The Tech Girl Superhero challenge is an initiative of the Tech Girls Movement, founded by Jenine Beekhuyzen to promote positive female role models in the information technology field and raise awareness of career options for girls.
The competition encourages school groups from across the country to get involved in information technology and draft, create, code and design an app over a few months. This year there were more than 650 girls and 110 mentors involved. More than 130 teams from across Australia developed their own apps with 72 teams registering for the competition.
It’s exciting, inspiring and overwhelming seeing girls build confidence in tech skills.
- Tech Girls Movement founder Jenine Beekhuyzen
“We are here to help you all to reach your potential,” Ms Beekhuyzen told the entrants. “It’s exciting, inspiring and overwhelming seeing girls build confidence in tech skills.”
St Philip Neri School in NSW and Mount Gravatt East Primary School in Queensland were nominated as finalists in the primary school competition.
In the secondary school competition the finalists were Nagle College from NSW, St Michael's Collegiate School from Tasmania, Bialik College from Melbourne, St Mary's Anglican Girls' School from Western Australia and Clayfield College from Queensland.

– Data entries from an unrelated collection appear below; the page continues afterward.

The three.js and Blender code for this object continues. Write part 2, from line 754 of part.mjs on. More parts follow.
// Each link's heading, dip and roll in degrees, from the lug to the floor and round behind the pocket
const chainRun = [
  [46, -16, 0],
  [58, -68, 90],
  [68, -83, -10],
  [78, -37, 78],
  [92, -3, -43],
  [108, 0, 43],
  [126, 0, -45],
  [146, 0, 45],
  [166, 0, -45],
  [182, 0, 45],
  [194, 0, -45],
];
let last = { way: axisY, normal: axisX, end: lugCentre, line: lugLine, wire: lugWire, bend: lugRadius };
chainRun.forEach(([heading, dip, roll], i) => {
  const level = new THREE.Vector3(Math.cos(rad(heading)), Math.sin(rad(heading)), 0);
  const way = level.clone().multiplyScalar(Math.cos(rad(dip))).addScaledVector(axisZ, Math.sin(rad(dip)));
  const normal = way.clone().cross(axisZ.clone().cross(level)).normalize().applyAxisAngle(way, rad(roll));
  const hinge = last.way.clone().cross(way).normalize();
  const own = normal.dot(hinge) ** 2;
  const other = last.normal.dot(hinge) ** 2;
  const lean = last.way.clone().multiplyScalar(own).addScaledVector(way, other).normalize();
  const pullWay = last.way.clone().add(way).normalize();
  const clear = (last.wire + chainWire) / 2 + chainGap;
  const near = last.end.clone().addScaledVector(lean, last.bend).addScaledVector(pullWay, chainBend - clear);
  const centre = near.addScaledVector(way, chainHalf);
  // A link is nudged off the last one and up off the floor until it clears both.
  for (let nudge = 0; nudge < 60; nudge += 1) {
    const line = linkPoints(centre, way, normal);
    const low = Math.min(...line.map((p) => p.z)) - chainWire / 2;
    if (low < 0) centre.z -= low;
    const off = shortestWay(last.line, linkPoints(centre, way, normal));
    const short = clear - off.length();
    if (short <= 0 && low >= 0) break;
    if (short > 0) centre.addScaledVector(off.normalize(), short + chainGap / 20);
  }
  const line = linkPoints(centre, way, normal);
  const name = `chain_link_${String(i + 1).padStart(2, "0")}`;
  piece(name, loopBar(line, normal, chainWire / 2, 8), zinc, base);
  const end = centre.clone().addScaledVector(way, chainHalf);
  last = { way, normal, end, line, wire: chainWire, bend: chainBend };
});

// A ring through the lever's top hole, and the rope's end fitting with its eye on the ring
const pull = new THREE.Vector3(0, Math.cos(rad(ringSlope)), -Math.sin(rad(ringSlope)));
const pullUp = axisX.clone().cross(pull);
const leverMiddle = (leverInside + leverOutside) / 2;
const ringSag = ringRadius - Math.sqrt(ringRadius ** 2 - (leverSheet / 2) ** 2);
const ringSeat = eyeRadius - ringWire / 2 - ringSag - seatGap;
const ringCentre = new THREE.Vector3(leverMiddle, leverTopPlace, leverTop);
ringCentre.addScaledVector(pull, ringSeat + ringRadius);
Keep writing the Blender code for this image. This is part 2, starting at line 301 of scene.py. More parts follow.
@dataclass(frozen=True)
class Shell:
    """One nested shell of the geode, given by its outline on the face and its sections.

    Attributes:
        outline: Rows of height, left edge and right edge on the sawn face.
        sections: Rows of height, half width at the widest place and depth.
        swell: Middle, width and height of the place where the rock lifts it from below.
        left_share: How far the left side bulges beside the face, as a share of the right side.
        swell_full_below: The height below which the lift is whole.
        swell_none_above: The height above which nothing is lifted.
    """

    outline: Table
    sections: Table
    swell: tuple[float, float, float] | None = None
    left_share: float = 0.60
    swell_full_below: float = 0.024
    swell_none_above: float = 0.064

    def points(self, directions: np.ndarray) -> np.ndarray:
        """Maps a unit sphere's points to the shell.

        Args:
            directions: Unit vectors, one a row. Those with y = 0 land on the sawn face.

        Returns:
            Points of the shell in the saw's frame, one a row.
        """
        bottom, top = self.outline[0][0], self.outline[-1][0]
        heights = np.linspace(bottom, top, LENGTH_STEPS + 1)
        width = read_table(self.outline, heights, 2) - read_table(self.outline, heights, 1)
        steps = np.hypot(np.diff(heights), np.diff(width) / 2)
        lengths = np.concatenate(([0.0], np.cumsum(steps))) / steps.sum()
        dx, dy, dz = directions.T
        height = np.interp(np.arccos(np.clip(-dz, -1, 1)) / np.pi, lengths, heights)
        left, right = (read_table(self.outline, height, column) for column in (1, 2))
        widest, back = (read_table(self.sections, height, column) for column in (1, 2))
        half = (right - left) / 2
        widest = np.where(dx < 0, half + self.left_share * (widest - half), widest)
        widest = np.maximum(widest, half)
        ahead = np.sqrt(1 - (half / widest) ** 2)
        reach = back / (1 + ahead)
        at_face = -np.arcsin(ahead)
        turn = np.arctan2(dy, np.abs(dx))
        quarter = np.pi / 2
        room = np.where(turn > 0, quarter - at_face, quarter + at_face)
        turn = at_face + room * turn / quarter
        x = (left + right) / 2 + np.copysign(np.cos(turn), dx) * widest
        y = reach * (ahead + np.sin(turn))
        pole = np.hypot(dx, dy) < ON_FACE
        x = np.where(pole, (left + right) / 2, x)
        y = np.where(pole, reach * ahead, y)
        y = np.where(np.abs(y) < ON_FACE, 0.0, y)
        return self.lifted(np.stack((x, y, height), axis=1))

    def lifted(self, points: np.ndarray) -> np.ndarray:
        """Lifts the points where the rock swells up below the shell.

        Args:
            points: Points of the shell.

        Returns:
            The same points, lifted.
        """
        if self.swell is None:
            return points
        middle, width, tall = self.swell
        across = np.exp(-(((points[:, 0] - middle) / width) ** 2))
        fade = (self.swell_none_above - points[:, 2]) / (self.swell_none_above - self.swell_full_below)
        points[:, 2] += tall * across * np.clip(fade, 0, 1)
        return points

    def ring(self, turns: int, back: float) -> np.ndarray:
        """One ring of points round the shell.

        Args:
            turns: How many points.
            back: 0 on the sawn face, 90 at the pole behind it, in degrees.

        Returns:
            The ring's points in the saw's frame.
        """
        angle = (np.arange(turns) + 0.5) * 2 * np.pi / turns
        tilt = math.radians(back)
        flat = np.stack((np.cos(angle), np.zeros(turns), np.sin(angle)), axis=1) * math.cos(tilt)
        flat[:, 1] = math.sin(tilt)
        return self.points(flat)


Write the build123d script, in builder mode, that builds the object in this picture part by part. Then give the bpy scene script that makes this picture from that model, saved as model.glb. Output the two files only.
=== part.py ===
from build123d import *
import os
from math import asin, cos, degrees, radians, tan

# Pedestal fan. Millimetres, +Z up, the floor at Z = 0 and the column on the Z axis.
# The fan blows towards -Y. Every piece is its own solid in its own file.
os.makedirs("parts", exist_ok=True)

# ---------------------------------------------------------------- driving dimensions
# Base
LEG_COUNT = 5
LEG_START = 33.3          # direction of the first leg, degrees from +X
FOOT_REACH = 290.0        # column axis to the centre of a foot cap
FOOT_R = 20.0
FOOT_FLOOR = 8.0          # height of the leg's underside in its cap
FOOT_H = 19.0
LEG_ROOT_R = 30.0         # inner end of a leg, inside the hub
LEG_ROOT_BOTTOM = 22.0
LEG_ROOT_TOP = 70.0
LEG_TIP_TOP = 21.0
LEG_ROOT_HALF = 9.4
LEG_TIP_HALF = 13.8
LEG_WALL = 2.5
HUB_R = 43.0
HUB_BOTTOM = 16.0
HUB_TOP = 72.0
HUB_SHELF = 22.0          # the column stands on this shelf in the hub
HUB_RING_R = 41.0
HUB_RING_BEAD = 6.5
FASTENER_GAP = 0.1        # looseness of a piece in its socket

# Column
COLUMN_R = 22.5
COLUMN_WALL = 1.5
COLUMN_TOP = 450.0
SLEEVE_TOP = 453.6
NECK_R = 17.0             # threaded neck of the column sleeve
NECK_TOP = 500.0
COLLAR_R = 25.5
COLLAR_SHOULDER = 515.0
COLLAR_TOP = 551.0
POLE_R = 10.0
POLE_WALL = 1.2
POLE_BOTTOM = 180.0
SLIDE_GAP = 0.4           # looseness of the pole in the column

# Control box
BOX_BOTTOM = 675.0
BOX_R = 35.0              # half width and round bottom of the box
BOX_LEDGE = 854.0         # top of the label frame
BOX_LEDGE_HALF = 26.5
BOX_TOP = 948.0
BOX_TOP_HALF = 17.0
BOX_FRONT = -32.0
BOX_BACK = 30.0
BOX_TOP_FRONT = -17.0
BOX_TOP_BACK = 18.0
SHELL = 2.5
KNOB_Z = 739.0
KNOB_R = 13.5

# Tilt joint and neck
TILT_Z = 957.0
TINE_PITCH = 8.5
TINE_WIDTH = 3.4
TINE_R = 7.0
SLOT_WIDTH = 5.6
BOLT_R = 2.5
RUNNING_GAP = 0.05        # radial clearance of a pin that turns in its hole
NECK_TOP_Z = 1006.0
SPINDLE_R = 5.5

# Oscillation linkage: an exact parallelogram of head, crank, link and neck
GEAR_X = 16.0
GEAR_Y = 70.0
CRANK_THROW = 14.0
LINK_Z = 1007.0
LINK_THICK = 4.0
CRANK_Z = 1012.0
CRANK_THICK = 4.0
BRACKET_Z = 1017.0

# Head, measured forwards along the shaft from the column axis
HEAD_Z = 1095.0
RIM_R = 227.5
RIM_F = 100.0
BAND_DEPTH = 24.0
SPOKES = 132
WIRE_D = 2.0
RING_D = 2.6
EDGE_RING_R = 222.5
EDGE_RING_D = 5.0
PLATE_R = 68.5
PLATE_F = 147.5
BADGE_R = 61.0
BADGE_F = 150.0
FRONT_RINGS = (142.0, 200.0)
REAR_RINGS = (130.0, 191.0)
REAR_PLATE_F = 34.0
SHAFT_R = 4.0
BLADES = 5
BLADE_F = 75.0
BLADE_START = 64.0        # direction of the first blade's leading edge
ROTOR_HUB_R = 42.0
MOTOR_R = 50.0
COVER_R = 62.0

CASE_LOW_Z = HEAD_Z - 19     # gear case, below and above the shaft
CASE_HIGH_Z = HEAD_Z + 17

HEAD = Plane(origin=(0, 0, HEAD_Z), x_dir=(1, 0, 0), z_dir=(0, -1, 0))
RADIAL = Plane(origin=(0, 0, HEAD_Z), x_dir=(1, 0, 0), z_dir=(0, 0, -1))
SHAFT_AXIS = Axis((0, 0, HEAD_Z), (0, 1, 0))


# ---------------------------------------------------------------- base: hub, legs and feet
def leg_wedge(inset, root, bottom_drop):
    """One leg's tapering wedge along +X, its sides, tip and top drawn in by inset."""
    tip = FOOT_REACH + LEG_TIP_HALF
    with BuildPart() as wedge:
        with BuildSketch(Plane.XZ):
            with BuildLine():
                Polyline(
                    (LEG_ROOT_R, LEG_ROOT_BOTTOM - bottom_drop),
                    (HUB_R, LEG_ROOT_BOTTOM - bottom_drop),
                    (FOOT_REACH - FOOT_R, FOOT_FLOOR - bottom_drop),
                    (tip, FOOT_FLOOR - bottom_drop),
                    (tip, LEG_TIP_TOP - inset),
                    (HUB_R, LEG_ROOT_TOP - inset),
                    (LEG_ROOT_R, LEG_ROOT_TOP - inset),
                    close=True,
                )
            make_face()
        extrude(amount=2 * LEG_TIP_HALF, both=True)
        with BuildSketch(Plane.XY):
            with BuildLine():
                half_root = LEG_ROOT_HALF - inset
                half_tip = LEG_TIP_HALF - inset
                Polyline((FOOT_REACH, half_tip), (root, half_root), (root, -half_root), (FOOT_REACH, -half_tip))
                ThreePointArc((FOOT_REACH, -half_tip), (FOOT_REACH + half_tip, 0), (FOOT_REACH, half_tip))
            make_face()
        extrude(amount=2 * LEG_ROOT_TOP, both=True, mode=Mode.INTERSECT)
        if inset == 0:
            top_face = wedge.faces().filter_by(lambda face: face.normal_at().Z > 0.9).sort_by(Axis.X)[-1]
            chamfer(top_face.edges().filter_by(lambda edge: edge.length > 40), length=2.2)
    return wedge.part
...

The winners were announced at the Tech Girl Superhero Showcase held at the Microsoft centre in Sydney on September 29.
St Philip Neri School in NSW won the primary school competition with their app Reading Republic and Western Australia’s St Mary's Anglican Girls' School won the secondary school competition with their app Vocabulary Voyagers.
Other apps pitched to the crowd at the Showcase covered topics as diverse as curing boredom to identifying problems in the Murray River.
All 72 teams that entered the Tech Girl competition can now apply for the Global Technovation Challenge, which will take the winning team to the United States.
Fairfax Media, publisher of this masthead, is a partner in the Tech Girls Movement.